The destruction of man and heroes by God or god could also be perceived as a cross-religious trope. In Christianity, this is the great flood, which destroyed everyone save Noah and his children (and floods themselves aren't at all limited to the old testament). Some say the reason for this destruction was because of the angels taking women as wives and bearing children with them. It isn't something I personally buy into (my impression of the angels of God has always been of a race without free will of its own, bound instead to God's, and I'm fairly certain that would preclude them from having affairs with women if that wasn't in God's plan), but would it be so different from Zeus wanting to wipe out all the half-breed children of immortals and humans, in his own lands? Children of gods, and children of children of gods? There isn't a one of the heroes in the Iliad who can't count in his lineage one god, goddess, or otherwise immortal being among their ancestors.
But I'm getting ahead of myself now, since I haven't found that reference in the text itself, and it would be the mistake of a rookie to take Wikipedia at its word without vetting it. Ah! but here it is:
'There was a time when the countless tribes of men, though wide-dispersed, oppressed the surface of the deep-bosomed earth, and Zeus saw it and had pity and in his wise heart resolved to relieve the all-nurturing earth of men by causing the great struggle of the Ilian war, that the load of death might empty the world. And so the heroes were slain in Troy, and the plan of Zeus came to pass.'
So maybe it wasn't necessarily about the heroes themselves, nor is it so much about wiping out men for sins, so much as it is just for the sake of the earth itself, though that's still particularly poignant for today. The reference is rather more vague than I had hoped. And it goes somewhat against the Iliad itself, which paints Zeus as not wishing to see Troy destroyed, and wanting to end the war without nearly as much bloodshed. He only allows it to go on, or so it seems to me, to appease Hera and Athena, and he's fairly displeased with them about the whole situation.

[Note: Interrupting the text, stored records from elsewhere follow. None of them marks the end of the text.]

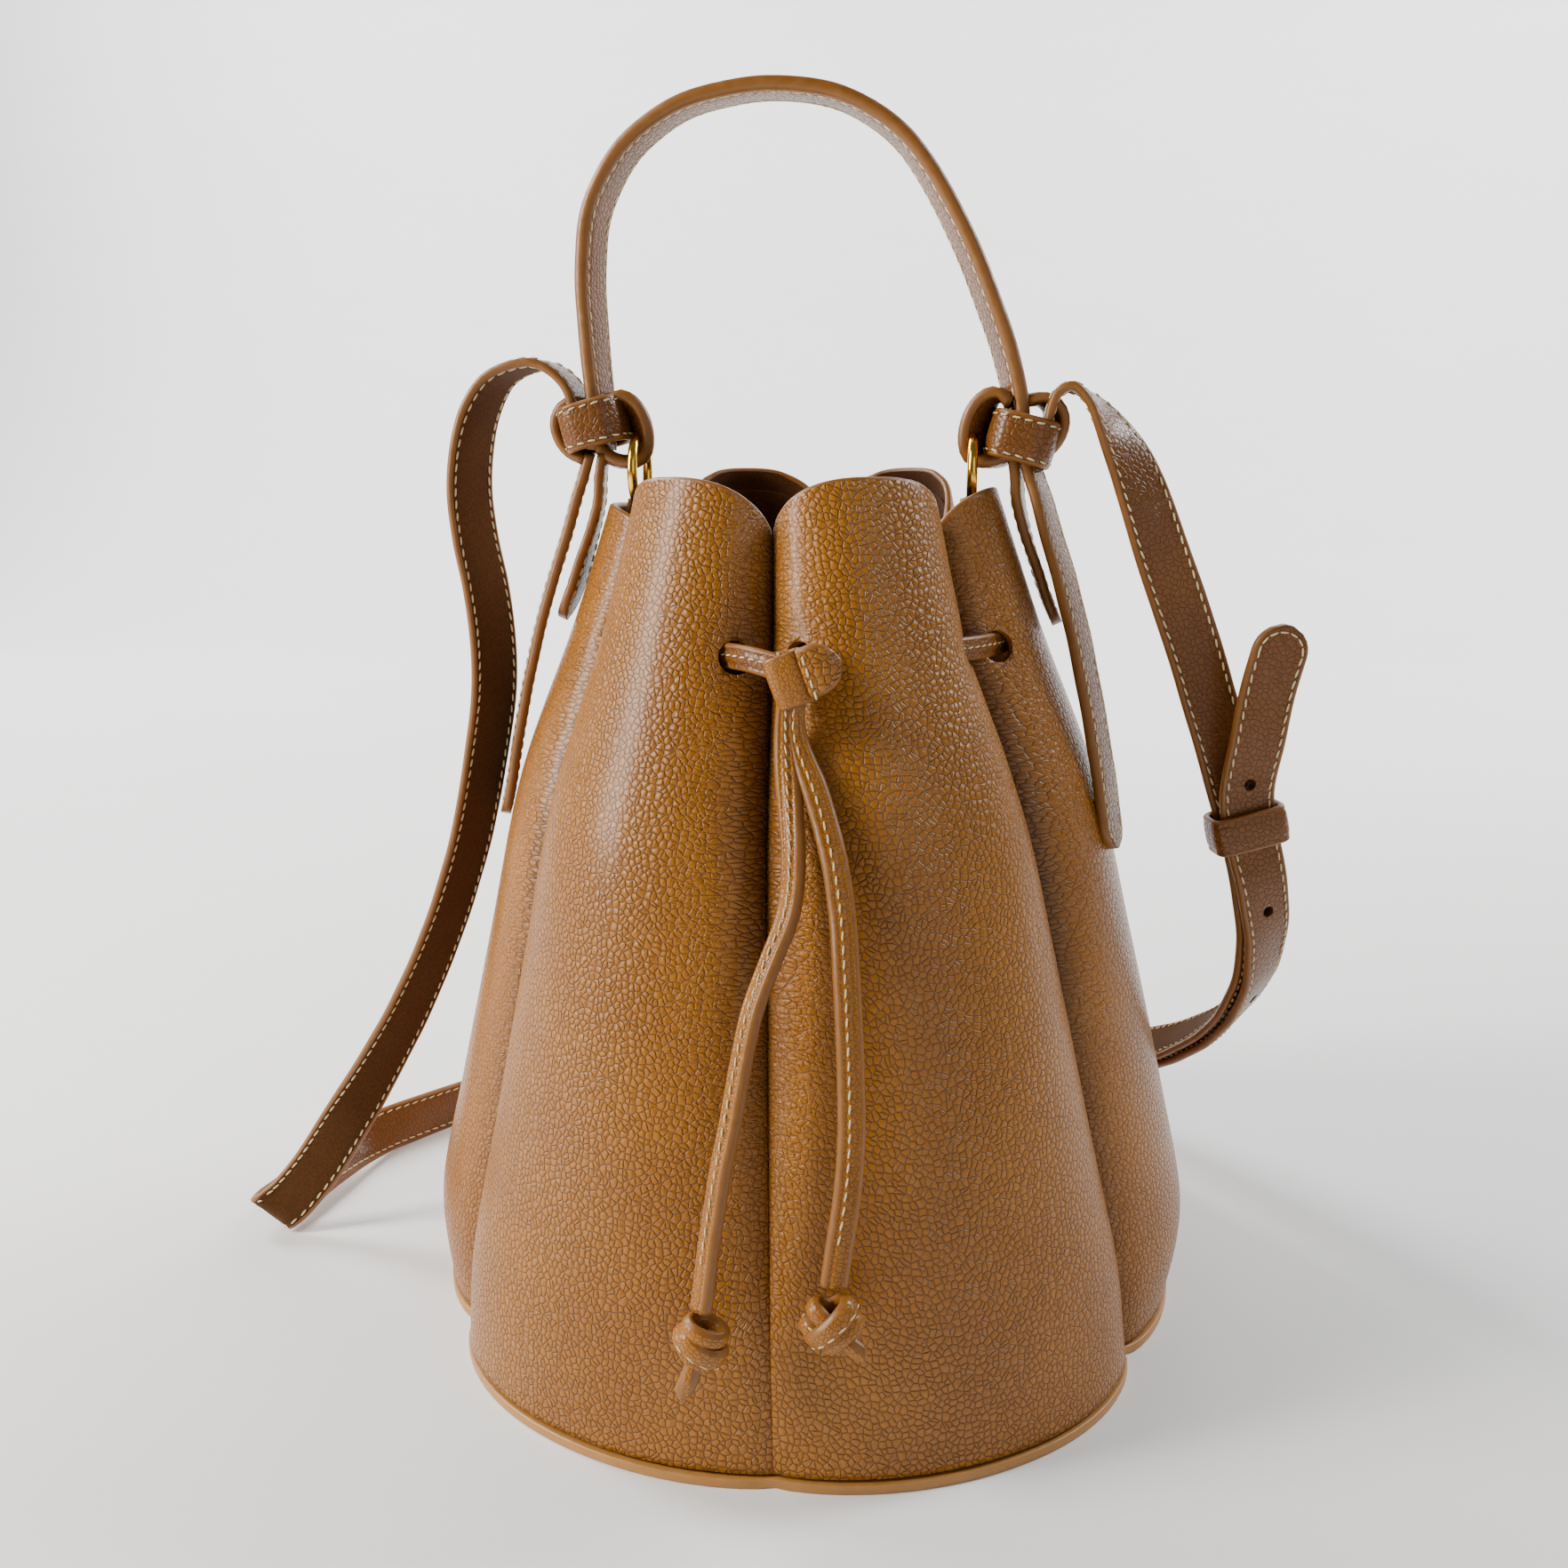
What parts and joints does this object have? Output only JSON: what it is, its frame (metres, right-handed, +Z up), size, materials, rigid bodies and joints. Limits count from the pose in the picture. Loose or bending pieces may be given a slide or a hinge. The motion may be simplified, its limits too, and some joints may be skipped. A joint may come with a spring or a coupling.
{
  "type": "drawstring bucket bag",
  "caption": "Leather bucket bag with bulging wall petals on a round base, a laced neck with a slider, a short handle and a long shoulder strap knotted to rings.",
  "frame": {"origin": "centre of the base's underside, on the surface that the bag stands on", "axes": "+Z up through the mouth; the front crease with the slider faces -Y; the handle spans X"},
  "size_m": [0.3233, 0.256, 0.3439],
  "materials": {
    "leather": "pebbled satin",
    "base_leather": "satin",
    "suede": "matte",
    "board": "matte",
    "gold_metal": "polished"
  },
  "bodies": {
    "root": {"petal_front_right": "leather", "petal_right": "leather", "petal_back_right": "leather", "petal_back_left": "leather", "petal_left": "leather", "petal_front_left": "leather", "strap_long_hanging": "leather", "strap_long_floor": "leather", "strap_short": "leather", "strap_tongue": "leather", "drawstring_lace": "leather", "drawstring_tail_left": "leather", "drawstring_tail_right": "leather", "drawstring_knot_left": "leather", "drawstring_knot_right": "leather", "base_panel": "base_leather", "lining_front_right": "suede", "lining_right": "suede", "lining_back_right": "suede", "lining_back_left": "suede", "lining_left": "suede", "lining_front_left": "suede", "base_lining": "suede", "ring_tab_left": "suede", "ring_tab_right": "suede", "base_board": "board", "strap_stud": "gold_metal"},
    "handle": {"handle_strap": "leather", "knot_wrap_left": "leather", "knot_loop_left": "leather", "strap_stub_left": "leather", "ring_left": "gold_metal", "tail_long_left": "leather", "tail_short_left": "leather", "knot_wrap_right": "leather", "knot_loop_right": "leather", "strap_stub_right": "leather", "ring_right": "gold_metal", "tail_long_right": "leather", "tail_short_right": "leather"},
    "slider": {"slider_band": "leather", "slider_tab": "leather"},
    "keeper": {"strap_keeper": "leather"}
  },
  "joints": [
    {"name": "handle_swing", "type": "hinge", "parent": "root", "child": "handle", "pos_m": [-0.002, 0, 0.2409], "axis": [1, 0, 0], "range_deg": [-40, 40]},
    {"name": "slider_slide", "type": "slide", "parent": "root", "child": "slider", "axis": [0, 0, -1], "range_m": [0, 0.006]},
    {"name": "keeper_slide", "type": "slide", "parent": "root", "child": "keeper", "axis": [0.2402, 0, -0.9707], "range_m": [0, 0.005]}
  ]
}
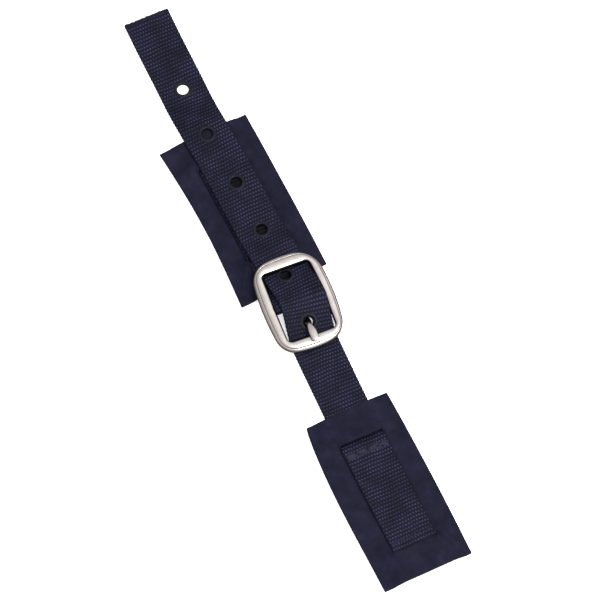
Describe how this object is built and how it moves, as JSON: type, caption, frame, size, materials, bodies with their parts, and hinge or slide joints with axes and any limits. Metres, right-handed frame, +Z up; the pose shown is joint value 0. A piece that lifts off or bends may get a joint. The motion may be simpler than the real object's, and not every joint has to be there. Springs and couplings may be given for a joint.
{
  "type": "saddle girth",
  "caption": "Buckled webbing girth strap with a centre-bar buckle, punched billet and two sewn-on patches.",
  "frame": {"origin": "middle of the whole strap's box, on the surface it lies on", "axes": "+X along the strap from the free end towards the lower patch, +Z up out of the buckle's front"},
  "size_m": [0.3566, 0.055, 0.0117],
  "materials": {
    "webbing_navy": "woven",
    "patch_navy": "matt",
    "nickel_frame": "polished nickel",
    "nickel_tongue": "polished nickel",
    "eyelet_black": "satin",
    "thread_navy": "twisted thread"
  },
  "bodies": {
    "buckle": {"buckle_frame": "nickel_frame", "billet_strap": "webbing_navy", "eyelet_2": "eyelet_black", "eyelet_3": "eyelet_black", "eyelet_4": "eyelet_black", "eyelet_5": "eyelet_black", "eyelet_6": "eyelet_black", "eyelet_washer_2": "eyelet_black", "eyelet_washer_3": "eyelet_black", "eyelet_washer_4": "eyelet_black", "eyelet_washer_5": "eyelet_black", "eyelet_washer_6": "eyelet_black"},
    "tongue": {"buckle_tongue": "nickel_tongue"},
    "upper_end": {"buckle_strap": "webbing_navy", "upper_patch": "patch_navy", "fold_stitch_near": "thread_navy", "fold_stitch_far": "thread_navy", "upper_patch_end_stitch": "thread_navy"},
    "free_end": {"billet_free_end": "webbing_navy", "eyelet_1": "eyelet_black", "eyelet_washer_1": "eyelet_black"},
    "lower_end": {"billet_lower_end": "webbing_navy", "lower_patch": "patch_navy", "lower_patch_tack": "thread_navy", "lower_patch_end_stitch": "thread_navy"}
  },
  "joints": [
    {"name": "tongue_pivot", "type": "hinge", "parent": "buckle", "child": "tongue", "pos_m": [0.00908, 0.00363, 0.0063], "axis": [-0.0785, -0.9969, 0], "range_deg": [0, 4.5]},
    {"name": "upper_end_swing", "type": "hinge", "parent": "buckle", "child": "upper_end", "pos_m": [0.00908, 0.00363, 0.0063], "axis": [-0.0785, -0.9969, 0], "range_deg": [0, 90]},
    {"name": "free_end_bend", "type": "hinge", "parent": "buckle", "child": "free_end", "pos_m": [-0.11342, 0.00363, 0.00293], "axis": [0.0785, 0.9969, 0], "range_deg": [0, 60]},
    {"name": "lower_end_bend", "type": "hinge", "parent": "buckle", "child": "lower_end", "pos_m": [0.05508, 0.00363, 0.00085], "axis": [-0.0785, -0.9969, 0], "range_deg": [-45, 60]}
  ]
}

But The Catalogues of Women and Eoiae gives a slightly different account of Zeus's reasoning for destroying men and heroes, which does fall into the pattern of the old testament flood:
Now all the gods were divided through strife; for at that very time Zeus who thunders on high was meditating marvellous deeds, even to mingle storm and tempest over the boundless earth, and already he was hastening to make an utter end of the race of mortal men, declaring that he would destroy the lives of the demi-gods, that the children of the gods should not mate with wretched mortals, seeing their fate with their own eyes; but that the blessed gods henceforth even as aforetime should have their living and their habitations apart from men. But on those who were born of immortals and of mankind verily Zeus laid toil and sorrow upon sorrow.I don't know which one was written first, or which one is more correct, but I'm not sure that matters. The variation in the account is fascinating, but it amounts to the same thing really. Zeus wanted to destroy men and heroes, and so he caused the Trojan war. The rest of the accounts about the reasons the Trojan war were fought would be superseded by Zeus's desire for it, if that was the case. Zeus's referring the goddesses to Paris's judgment makes a lot more sense if you ascribe some omniscience to the Father of the Olympians. If he knew Aphrodite would offer Helen, and Paris would choose her as his prize, then not only does he make Helen, his daughter, infamous (an urge described by Apollodorus in E.3.1 -- and perhaps in that we see the desire for reputation that is later a huge part of the Viking culture) but also a perfect excuse with very little interference required, to cause a war of enormous scale to accomplish his goals.
Still I have to wonder--is this suggestion that Zeus caused the destruction of men through the vehicle of the Trojan war the way in which later Greeks explain the fall of Mycenae and the dark ages? A destruction which they (and we) don't seem to have any preserved history for otherwise? There is no epic poem relating why Mycenae disappeared, though I could well see people being dissatisfied by the outcome of the Trojan war, and whatever unification there was falling apart when the remaining kings returned home to Greece. In the Iliad there seems to be a general idea that Agamemnon takes more spoils than he necessarily deserves. But that assumes that Agamemnon was a real man, a real king of Mycenae, and not some mythic hero who exists only in the epic.
Is that too great a supposition to make? Again, I'm forced to ask the question which doesn't seem to have an answer--where do we draw the line between myth, legend, and history? Fiction, and history?